June 14, 2014 at 11:18 am #599358Sea Foam is good stuff. It’s about the only thing that won’t eat the sealer off a cork float in an old carburetor. It helps with injector stiction on 7.3L too.
June 17, 2014 at 4:15 am #599881Know lots of guys who use it, but I’ve never actually seen it do anything other than make white smoke. As far as cleaning additives go I really only like using Liqimoly stuff. Their in tank fuel system cleaner and injector cleaner works well. The valve cleaner does a really nice job of clearing up carbon, oil, and cleaning the injection system too. And their oil system cleaner works really well.
All that being said, no additive or cleaner can perform magic. If your stuff has never been taken care of or cleaned up you will have to do it the hard way to do it right.

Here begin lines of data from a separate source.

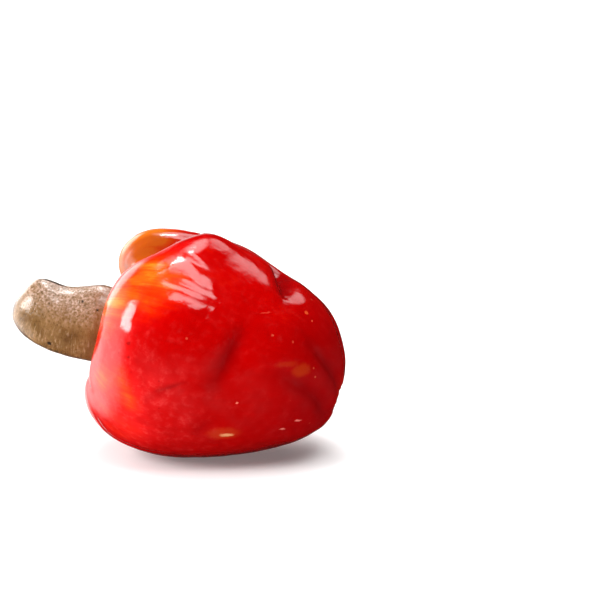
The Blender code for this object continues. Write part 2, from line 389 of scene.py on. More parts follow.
# %% Furrows
FURROWS = {
    "valley at the seat": (
        ((0.09, 80), (0.20, 82), (0.28, 85), (0.34, 88), (0.40, 92)), 0.0044, 0.0062),
    "main furrow, over the top": (
        ((0.20, 84), (0.30, 89), (0.44, 97), (0.55, 102), (0.614, 99), (0.636, 88), (0.648, 75), (0.658, 62)),
        0.0032, 0.0030),
    "back furrow": (((0.09, 182), (0.20, 186), (0.32, 192), (0.46, 190), (0.60, 184)), 0.0026, 0.0036),
    "belly furrow": (((0.10, 268), (0.20, 270), (0.30, 276), (0.40, 278)), 0.0014, 0.0034),
    "near shoulder's fold": (((0.11, 318), (0.20, 322), (0.28, 326)), 0.0008, 0.0030),
    "far shoulder's fold": (((0.11, 140), (0.20, 146), (0.29, 150)), 0.0009, 0.0028),
    "fold across the near lobe": (((0.585, 34), (0.575, 18), (0.560, -4)), 0.0013, 0.0030),
    "fold low on the near lobe": (((0.55, -32), (0.58, -18)), 0.0006, 0.0028),
    "dent in the near lobe": (((0.41, -16), (0.45, -10), (0.49, -4)), 0.0004, 0.0014),
    "upper stem pleat": (((0.95, 36), (0.885, 36), (0.81, 36), (0.74, 42)), 0.0013, 0.0026),
    "near stem pleat": (((0.95, -30), (0.90, -22), (0.85, -2), (0.77, 9), (0.68, 15)), 0.0012, 0.0030),
    "top stem pleat": (((0.95, 92), (0.87, 88), (0.78, 92)), 0.0010, 0.0020),
    "far stem pleat": (((0.95, 138), (0.86, 142), (0.74, 136), (0.66, 138)), 0.0013, 0.0026),
    "back stem pleat": (((0.95, 186), (0.87, 190), (0.78, 186)), 0.0010, 0.0022),
    "lower back stem pleat": (((0.95, 236), (0.86, 232), (0.76, 236), (0.68, 242)), 0.0012, 0.0026),
    "belly's stem pleat": (((0.95, 284), (0.88, 288), (0.80, 284)), 0.0009, 0.0022),
}
FURROW_SHARPNESS = 1.7
FURROW_FADE = 0.6
FURROW_STEPS = 24


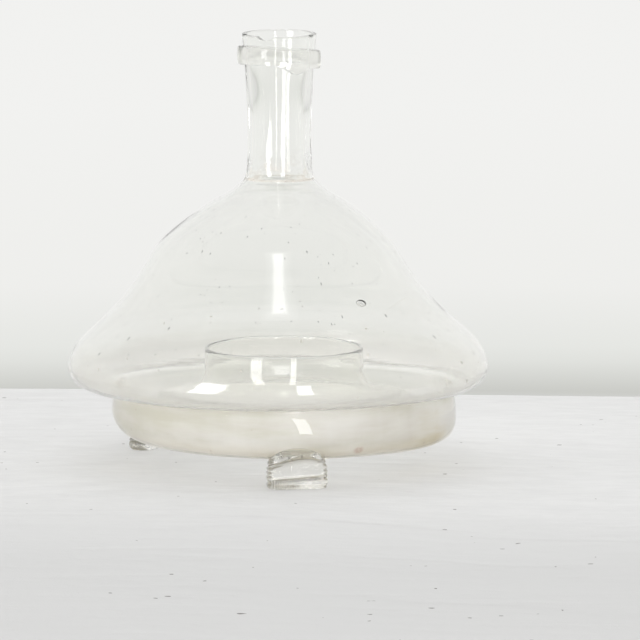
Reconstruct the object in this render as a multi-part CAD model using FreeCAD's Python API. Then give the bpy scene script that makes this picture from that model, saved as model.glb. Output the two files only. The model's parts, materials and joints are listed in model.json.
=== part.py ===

After thought. You can use water through a drip can into the brake booster port on the manifold to clean a lot of crap up. If I remember correctly that’s how you get Seafoam into the manifold isn’t it? Very similar to removing carbon from old carburetor engines. Does a nice job of keeping valves and ports clean, but wont remove things that have been there for decades.
July 6, 2014 at 10:44 pm #604222this all being said, the best way too keep your engine clean is too change the oil regularly, a good way too clean fuel injectors is with a proper fuel injector cleaning kit, and too me too clean combustion chambers, i have heard good things about using water CAREFULLY! as it sort of “steam cleans.” and they used too use the method on WWII airplanes like the P-51 Mustang, high octane fuels with lots of lead, plugs and combustion chambers and valves would just get fouled, they would swear buy slowly feeding water into the engine.
July 10, 2014 at 7:06 am #604931Perhaps next time I get an engine in that I know is going to have carbon build up in it Ill borrow my pals scope and take some pics before and after with using water. Like I said on light stuff it works good. The thicker junk that’s been there a while is not coming off without a scraper or a scotch brite pad.